Nach einer exzellenten ersten Hälfte, die sich u.a. durch eine atmosphärisch und in der Ausstattung konsequente Wiederbelebung der Spätachtziger auszeichnet - Jeff Graces an die elektronischen Scores der Filme John Carpenters angelehnte musikalische Begleitung ist superb! - schlägt der Film mit Einführung der Don-Johnson-Figur Jim Bob, eines in Houston lebenden Privatdetektivs und Schweinezüchters, einen anderen Ton an. Bis dahin erinnert das Werk mit seinem Bedrohungsszenario und mehreren überraschenden Wendungen stark an J. Lee Thompsons Ein Köder für die Bestie (USA 1962) oder Peter Weirs Der einzige Zeuge (USA 1985).
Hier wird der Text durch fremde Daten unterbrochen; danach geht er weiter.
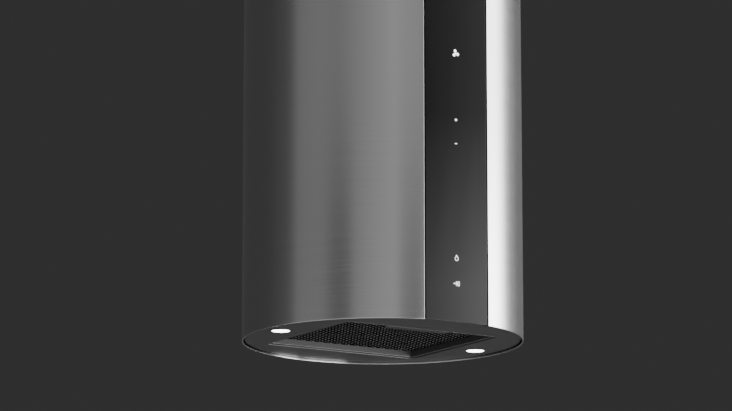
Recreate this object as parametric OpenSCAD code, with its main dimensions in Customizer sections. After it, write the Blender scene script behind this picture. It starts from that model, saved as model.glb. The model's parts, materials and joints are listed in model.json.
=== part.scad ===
// Island range hood: a telescopic ceiling frame with an upper cover, and a round body that
// slides down it. Origin at the centre of the ceiling face, +Z up, front (control glass) at -Y.
// Heights in the body are given above its bottom rim and placed with at_h().

/* [Overall height] */
// Ceiling to bottom rim with the frame pushed together
total_h = 900; // [880:10:960]
// How far the body can be lowered on the frame
travel = 180; // [100:10:180]

/* [Round body] */
// Outside diameter of the round body
body_d = 390; // [380:2:400]
// Height of the round body shell
body_h = 640; // [620:10:700]
// Sheet thickness of the shells
sheet_t = 1; // [0.8:0.1:1.2]

/* [Upper cover] */
// Outside diameter of the upper cover tube
cover_d = 350; // [346:1:352]
// Height of the cover's lower end above the bottom rim
cover_low_h = 400; // [396:2:420]

/* [Control glass] */
// Width of the slot in the shell that holds the glass
slot_w = 102; // [98:1:106]
// Gap between the glass and the shell at each side
glass_gap = 2.1; // [1.5:0.1:2.5]
// Glass thickness
glass_t = 4; // [3:0.5:4]

/* [Filter opening] */
// Width of the opening in the bottom plate
open_w = 230; // [224:2:234]
// Distance from the axis to the front edge of the opening
open_front = 97; // [94:1:100]
// Distance from the axis to the rear edge of the opening
open_back = 107; // [104:1:110]
// Height of the filter's face above the bottom rim
filter_h = 11.5; // [11:0.5:13]

/* [Lamps] */
// Distance of each lamp from the axis
lamp_x = 159; // [156:1:162]
// Diameter of a lamp's lens
lens_d = 27; // [24:1:30]

/* [Blower and duct] */
// Outside diameter of the duct collar
collar_d = 150; // [148:1:150]
// Diameter of the blower wheel
wheel_d = 140; // [130:2:144]

/* [Hidden] */
$fn = 96;
eps = 0.01;
body_r = body_d / 2;
cover_r = cover_d / 2;

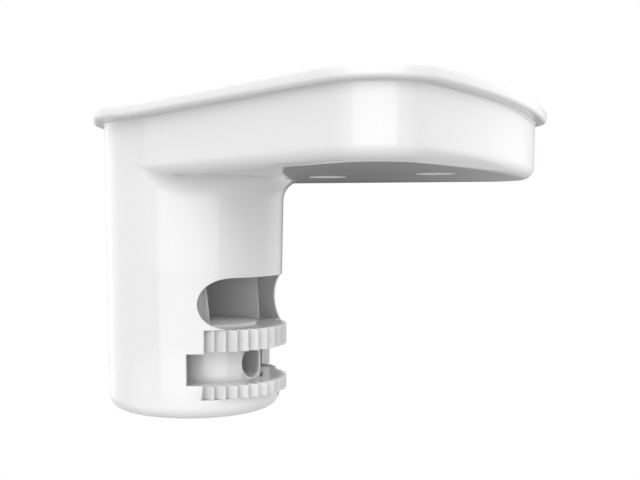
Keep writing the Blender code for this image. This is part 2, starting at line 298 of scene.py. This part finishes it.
def postRow(row, radius, z):
    turn = np.arctan2(row[:, 1], row[:, 0])
    return np.stack([radius * np.cos(turn), radius * np.sin(turn), np.full_like(turn, z)], axis=-1)


def outerSkin(columns):
    rim, lip = tray["rimRound"], tray["lipRound"]
    over, deep = tray["lipOverhang"], tray["lipHeight"]
    sine, rise = quarter(4)
    rows = [planRow(columns, over - rim + rim * s, -rim * r, True) for s, r in zip(sine, rise)]
    sine, rise = quarter(8)
    rows += [planRow(columns, over - lip * r, lip - deep - lip * s, True) for s, r in zip(sine, rise)]
    inner = tray["underLipRound"]
    rows += [
        planRow(columns, tray["draft"] * -deep + inner * (1 - s), -deep - inner * r)
        for s, r in zip(sine, rise)
    ]
    rows += neckRows(columns, 0, -tray["depth"], tray["edgeFillet"], post["neckFillet"])
    fillet = post["bottomFillet"]
    foot = post["radius"] - tray["draft"] * post["length"]
    for z in np.linspace(-post["straightTop"], fillet - post["length"], 7)[:-1]:
        rows.append(postRow(rows[-1], post["radius"] + tray["draft"] * z, z))
    sine, rise = quarter(12)
    for s, r in zip(sine, rise):
        rows.append(postRow(rows[-1], foot - fillet * r, fillet * (1 - s) - post["length"]))
    return loopSurface("bracketShell", np.stack(rows))


def shellHollow(columns):
    wall, rim = tray["wall"], tray["rimRound"]
    sine, rise = quarter(4)
    rows = [planRow(columns, rim - wall, past)]
    rows += [planRow(columns, -wall + rim * (1 - s), -rim * r) for s, r in zip(sine, rise)]
    edge = max(tray["edgeFillet"] - wall, wall / 4)
    neck = post["neckFillet"] + wall
    rows += neckRows(columns, wall, tray["floor"] - tray["depth"], edge, neck, 10)
    bottom = -post["webTop"]
    radius = post["radius"] - wall + tray["draft"] * bottom
    soft = 0.6
    sine, rise = quarter(5)
    for s, r in zip(sine, rise):
        rows.append(postRow(rows[-1], radius - soft * r, bottom + soft * (1 - s)))
    return loopSurface("shellHollow", np.stack(rows))


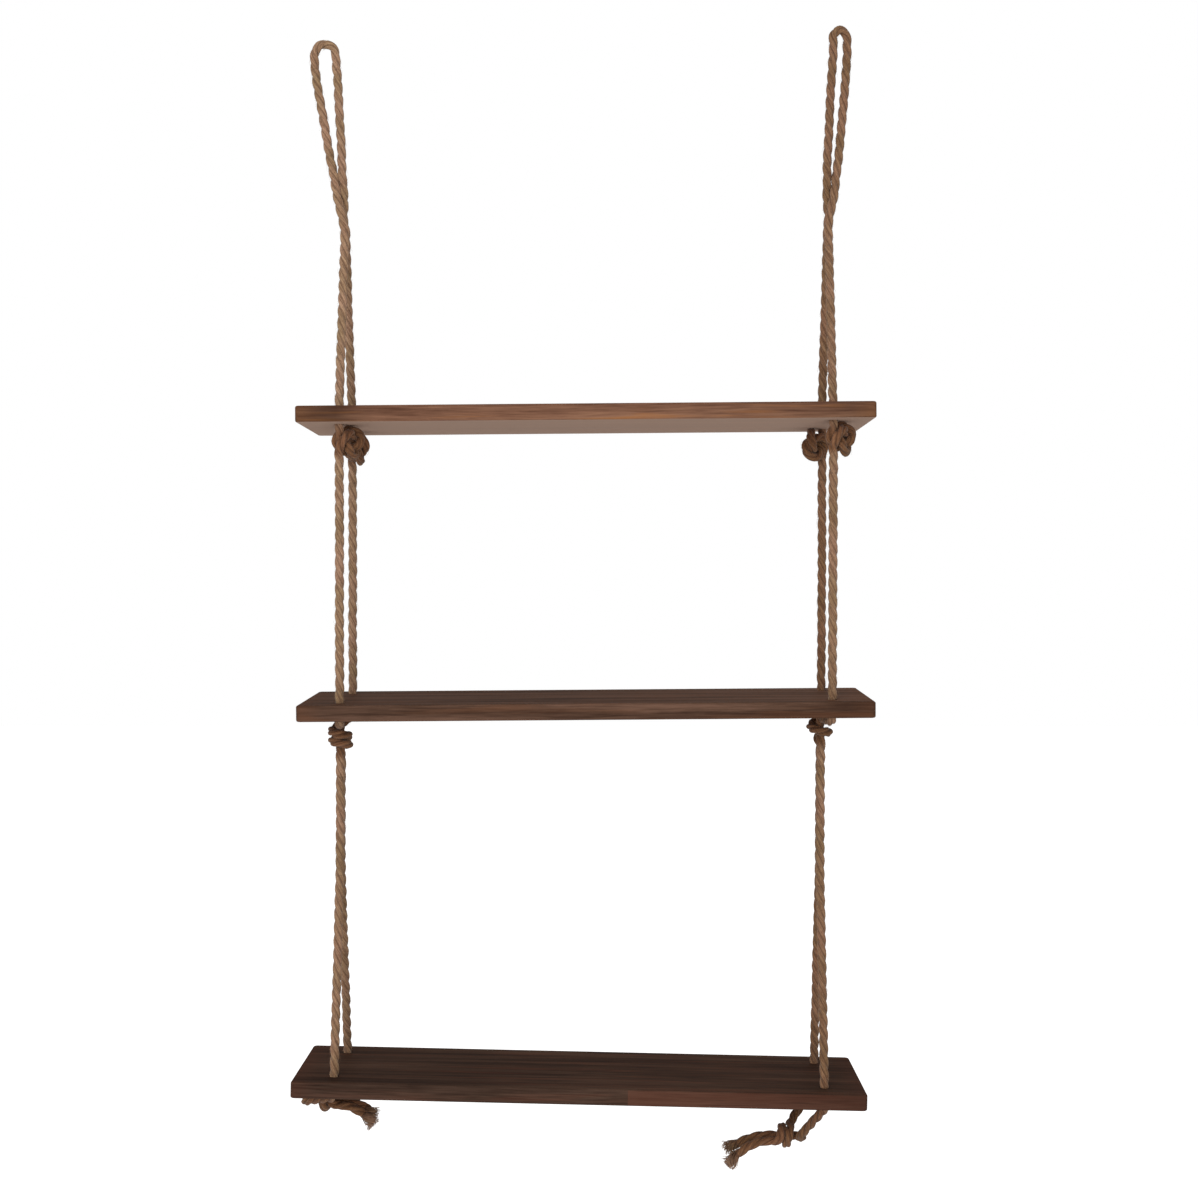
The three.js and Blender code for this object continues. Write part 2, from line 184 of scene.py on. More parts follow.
# %% Loops
CROWN_DROP = 20
NECK_HEIGHT = 186
CROWN_STEPS = 8
ARCH_RISE = 1.5  # how far the arch stands above a half circle
TURN_STEPS = 4
LOOPS = {
    "left": {
        "half_width": 11.5,
        "stations": [(0.1, 0.97), (0.22, 0.86), (0.33, 0.74), (0.45, 0.64), (0.56, 0.5)],
        "turn": (0.64, 0.88),
    },
    "right": {
        "half_width": 7.5,
        "stations": [(0.1, 1), (0.25, 0.97), (0.42, 0.86), (0.6, 0.78)],
        "turn": (0.71, 0.9),
    },
}
crown_centre = {side: Vector((275 * x, 0, 7 * x + RADIUS - CROWN_DROP)) for side, x in SIDES.items()}
swing_axis = (crown_centre["right"] - crown_centre["left"]).normalized()
swing_up = Vector((-swing_axis.z, 0, swing_axis.x))


def crown_points(side):
    """The crown from the left limb over to the right one."""
    half = LOOPS[side]["half_width"]
    points = []
    for step in range(CROWN_STEPS + 1):
        angle = math.pi * (1 - step / CROWN_STEPS)
        up = CROWN_DROP - half + (half + ARCH_RISE) * math.sin(angle)
        points.append(crown_centre[side] + swing_axis * half * math.cos(angle) + swing_up * up)
    return points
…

Jim Bob ist jedoch ein Charakter wie der Killer Lyle (Dennis Hopper) in John Dahls Red Rock West (USA 1993), letzterer wie Ben Russell und der Privatdetektiv ein Veteran der US-Armee. Damit ist Jim Bob einer der von Lynch, Tarantino und Dahl während der 90er Jahre ins Rampenlicht gerückten Pop-Charaktere, deren ironische Brechung dem Zuschauer als Augenzwinkern eines neben der Leinwand stehenden Regisseurs auffallen (= ihn nerven) muss. Im Fall von Cold In July spürt man in der ersten Hälfte das Potential der Geschichte auch dank der durch Vinessa Shaw und Nick Damici verkörperten Nebenfiguren, die nun verschwinden. Die zweite Hälfte und auch das Finale sind viel konventioneller und orientieren sich an cineastischen Standards, denen sich der Film eingangs zu widersetzen schien. Cold In July ist in seiner Dramaturgie, in Darstellungskunst und Bildästhetik so ausgereift, dass er einen bis zuletzt bei der Stange hält, aber sein Potential schöpft er bei weitem nicht aus. Dieser Neo Noir hätte großartig sein können (müssen) und hat stattdessen Mühe, hier mit gerade noch 4 Sternen bewertet zu werden.
Erstklassige BD- und DVD-Editionen (2015) der Universal Pictures Germany GmbH mit dem Film ungekürzt (dafür dann FSK 18) im Originalformat, den englischen, deutschen, französischen, polnischen oder ungarischen Ton, optional 19 (!) verschiedene Untertitel, darunter auch englisch und Deutsch, den Kinotrailer als Extra.